L'uomo avrebbe violentato la figlia per "insegnarle come sono gli uomini e così non l'avrebbero violentata". Era a Capanne con Luciano Naticchi, omicida della madre, e morto mercoledì scorso davanti agli occhi dell'imputato

Doveva essere il giorno del giudizio per il padre orco accusato di aver abusato della figlia minorenne, convincendola che quanto faceva, fosse per il suo bene, per evitare che la violentassero quando sarebbe cresciuta.
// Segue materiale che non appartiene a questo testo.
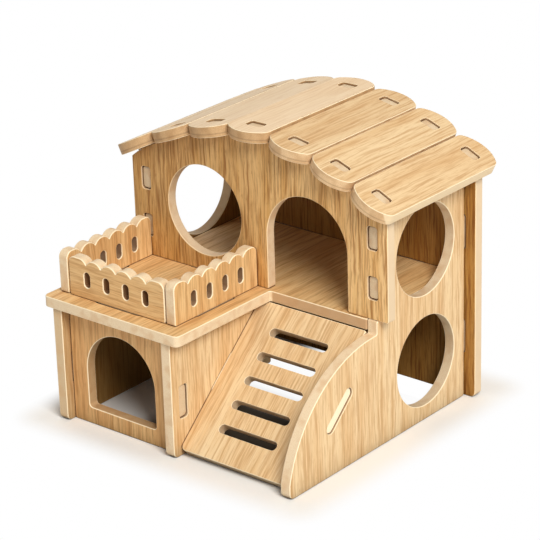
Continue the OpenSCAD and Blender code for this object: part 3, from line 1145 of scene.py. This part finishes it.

L’uomo, difeso dagli avvocati Fabio Maddalena e Donatella Panzarola, aveva chiesto e ottenuto di essere giudicato con il rito abbreviato, ma oggi non è comparso ed è stato chiesto un rinvio in quanto è ancora sotto choc per quanto avvenuto mercoledì scorso in carcere. Il compagno di cella dell’uomo, Luciano Naticchi, condannato per l’omicidio della madre, si è tolto la vita. A trovarlo morente in cella proprio l’uomo accusato di aver violentato la figlia. Anche secondo il medico non era in condizioni di partecipare all’udienza di oggi. Così il giudice per l’udienza preliminare Natalia Giubilei, ha rinviato al 9 luglio.
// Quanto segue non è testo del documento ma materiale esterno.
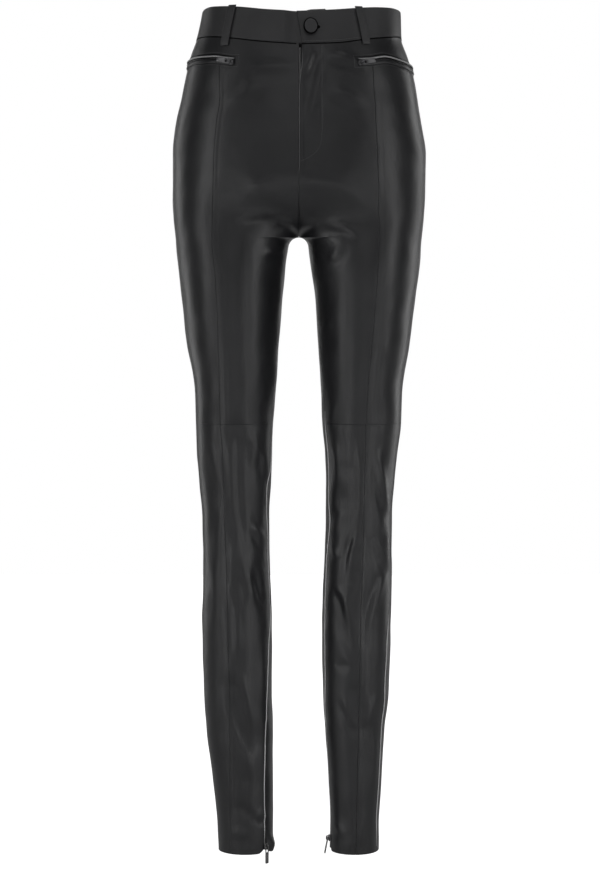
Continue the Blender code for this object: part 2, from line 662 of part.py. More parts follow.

Secondo l’accusa l’uomo avrebbe costretto la figlia di 13 anni a subire atti sessuali, dopo averla “fatta spogliare” e sdraiare sul letto, compiendo l’atto sessuale completo “riferendole che avrebbe dovuto imparare il gesto perché altrimenti prima o poi l’avrebbero violentata”.

La bambina era riuscita, non senza difficoltà, a raccontare alla madre e ad un’amica che “quelle cose lì avvenivano” quando era con il padre. E di non essersi mai ribellata “perché non era così stupida da farsi violentare” e poi aveva paura dell’uomo che “in altre occasioni l’aveva picchiata senza motivo, tirandole le orecchie con le mani”.
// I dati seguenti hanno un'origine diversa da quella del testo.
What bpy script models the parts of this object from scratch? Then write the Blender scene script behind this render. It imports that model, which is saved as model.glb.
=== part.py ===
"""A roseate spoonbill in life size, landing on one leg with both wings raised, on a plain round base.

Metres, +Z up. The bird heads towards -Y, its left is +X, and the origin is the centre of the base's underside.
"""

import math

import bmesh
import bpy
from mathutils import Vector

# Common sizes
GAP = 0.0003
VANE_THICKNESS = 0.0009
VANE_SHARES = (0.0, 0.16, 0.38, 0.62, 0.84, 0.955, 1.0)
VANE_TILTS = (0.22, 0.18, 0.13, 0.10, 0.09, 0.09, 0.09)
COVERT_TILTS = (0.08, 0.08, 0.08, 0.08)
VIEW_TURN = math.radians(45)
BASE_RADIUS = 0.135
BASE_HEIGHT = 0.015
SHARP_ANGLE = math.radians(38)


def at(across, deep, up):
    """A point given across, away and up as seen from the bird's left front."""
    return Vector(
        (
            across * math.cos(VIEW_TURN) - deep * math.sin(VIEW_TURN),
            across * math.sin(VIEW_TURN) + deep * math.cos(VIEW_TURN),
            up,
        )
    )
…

L’uomo era stato arrestato dopo che la figlia aveva raccontato tutto, in audizione protetta, a personale medico e specializzato della polizia giudiziaria. La piccola era apparsa sincera, allo psichiatra, in forte imbarazzo a parlare della vicenda, torcendosi le mani e nascondendo il viso. Per il perito la sua confessione e la denuncia dei fatti non era stata fatta per punire il padre né la piccola era stata strumentalizzata dalla madre.